The fix suggests the tree matcher had an accident fall-through code. It was supposed to reject unhandled cases instead of attempting to generate something nonsensical.

vectored instructions selector ICE

target/103557: gcc ICE on tpm2-tss build. Minimized example:

struct {
  char sm3_256[32];
} TPMU_HA;
typedef struct {
  short size;
  char buffer[sizeof(TPMU_HA)];
} TPM2B_DIGEST;
typedef struct {
  TPM2B_DIGEST auths[3];
} TSS2L_SYS_AUTH_COMMAND;

void Tss2_Sys_Clear(TSS2L_SYS_AUTH_COMMAND);

void sysContext(void) {
  TPM2B_DIGEST nonce = {};
  TSS2L_SYS_AUTH_COMMAND sessionsDataIn = {{nonce}};
  Tss2_Sys_Clear(sessionsDataIn);
}

ICE:

$ gcc-12.0.0 -O2  -c a.c.c -o a.o
during RTL pass: sched2
a.c.c: In function 'sysContext':
a.c.c:19:1: internal compiler error: Segmentation fault
   19 | }
      | ^
0x1e22687 internal_error(char const*, ...)
        ???:0
0xe7e43c memory_operand(rtx_def*, machine_mode)
        ???:0
0x167e598 get_attr_memory(rtx_insn*)
        ???:0
0x19a4bc0 insn_default_latency_generic(rtx_insn*)
        ???:0
0x1c74ad3 insn_sched_cost(rtx_insn*)
        ???:0
0x1c77934 dep_cost_1(_dep*, unsigned int)
        ???:0
0x1c79d7f set_priorities(rtx_insn*, rtx_insn*)
        ???:0
0xec28e2 compute_priorities()
        ???:0

In this case instruction selector fails to fetch the details around memory reference accessed by instruction. The change fixes x86-specific vectored instruction definitions to accept expected inputs.

another atomics ICE

tree-optimization/103682: gcc ICE on some cryptographic code. Minimized example:

#include <atomic>

bool bug(std::atomic<unsigned> & ready, unsigned u) {
  return (ready.fetch_and(~u) & u);
}

ICE:

$ g++-12.0.0 -Ofast -c bug.cpp
during GIMPLE pass: fab
bug.cpp: In function 'bool bug(std::atomic<unsigned int>&, unsigned int)':
bug.cpp:6:6: internal compiler error: gimple check: expected gimple_assign(error_mark), have gimple_nop() in gimple_assign_rhs_code, at gimple.h:2852
    6 | bool bug(std::atomic<unsigned> & ready, unsigned u) {
      |      ^~~
0x20a58f7 internal_error(char const*, ...)
        ???:0
0x7c76dd gimple_check_failed(gimple const*, char const*, int, char const*, gimple_code, tree_code)
        ???:0

The fix shows us it was another case where one particular case of GIMPLE form was not handled.

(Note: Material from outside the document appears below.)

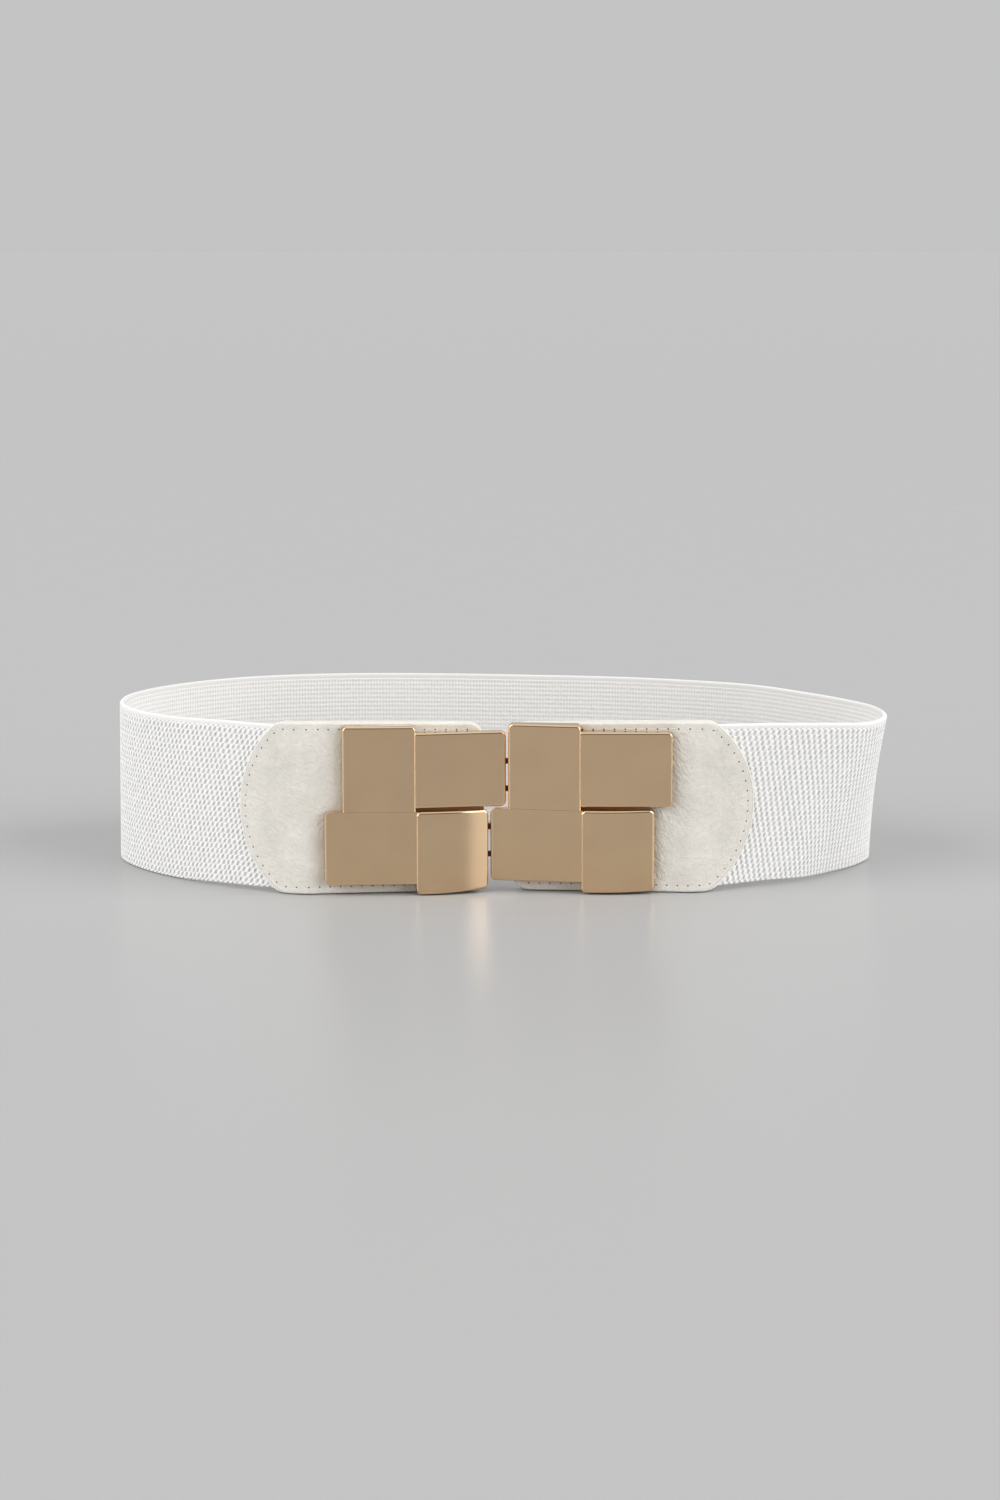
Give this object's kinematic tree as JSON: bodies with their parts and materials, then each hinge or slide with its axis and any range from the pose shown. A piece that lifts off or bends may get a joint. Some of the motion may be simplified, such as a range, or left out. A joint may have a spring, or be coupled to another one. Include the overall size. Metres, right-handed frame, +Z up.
{
  "type": "elastic stretch belt",
  "caption": "Wide white stretch belt, fastened in a loop, with cream leather end tabs and a gold cast clasp of woven-look tiles.",
  "frame": {"origin": "centre of the belt's bounding box in plan, on the surface it stands on", "axes": "+X along the belt's length, to the right of a viewer who faces the clasp; +Y from the clasp to the back; +Z up, across the belt's width"},
  "size_m": [0.2872, 0.1486, 0.0631],
  "materials": {
    "webbing": "matte ribbed knit",
    "leather": "satin fine grain",
    "gold": "polished plating"
  },
  "bodies": {
    "root": {"elastic_band": "webbing", "leather_tab_left": "leather", "leather_tab_right": "leather", "clasp_half_left": "gold", "clasp_half_right": "gold", "clasp_link_upper": "gold", "clasp_link_lower": "gold"}
  },
  "joints": []
}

another template instantiation ICE

c++/103769: gcc ICE on openttd. Minimized example:

template <typename T> using t = T;
template <typename...> struct s;
template <typename... Args> s<t<Args>...> f() { f<void>(); }

ICE:

$ g++-12.0.0 --param=hash-table-verification-limit=1000 -O1 -o a.o -c bug.cpp

hash table checking failed: equal operator returns true for a pair of values with a different hash value
bug.cpp: In substitution of 'template<class ... Args> s<Args ...> f() [with Args = {void}]':
bug.cpp:3:56:   required from here
bug.cpp:3:43: internal compiler error: in hashtab_chk_error, at hash-table.c:137
    3 | template <typename... Args> s<t<Args>...> f() { f<void>(); }
      |                                           ^
0x9c316d hashtab_chk_error()
        ../../gcc-12-20220102/gcc/hash-table.c:137
0xbeca15 hash_table<spec_hasher, false, xcallocator>::verify(spec_entry* const&, unsigned int)
        ../../gcc-12-20220102/gcc/hash-table.h:1036
0xbecb6f hash_table<spec_hasher, false, xcallocator>::find_with_hash(spec_entry* const&, unsigned int)
        ../../gcc-12-20220102/gcc/hash-table.h:921
0xbd58bc lookup_template_class_1
        ../../gcc-12-20220102/gcc/cp/pt.c:9905

This is aanother c++ frontend bug where identical types have different objects. Here I found out about --param=hash-table-verification-limit=1000 option which enables more frequent type mismatches like this. Without this option the bug disappears when program is still large.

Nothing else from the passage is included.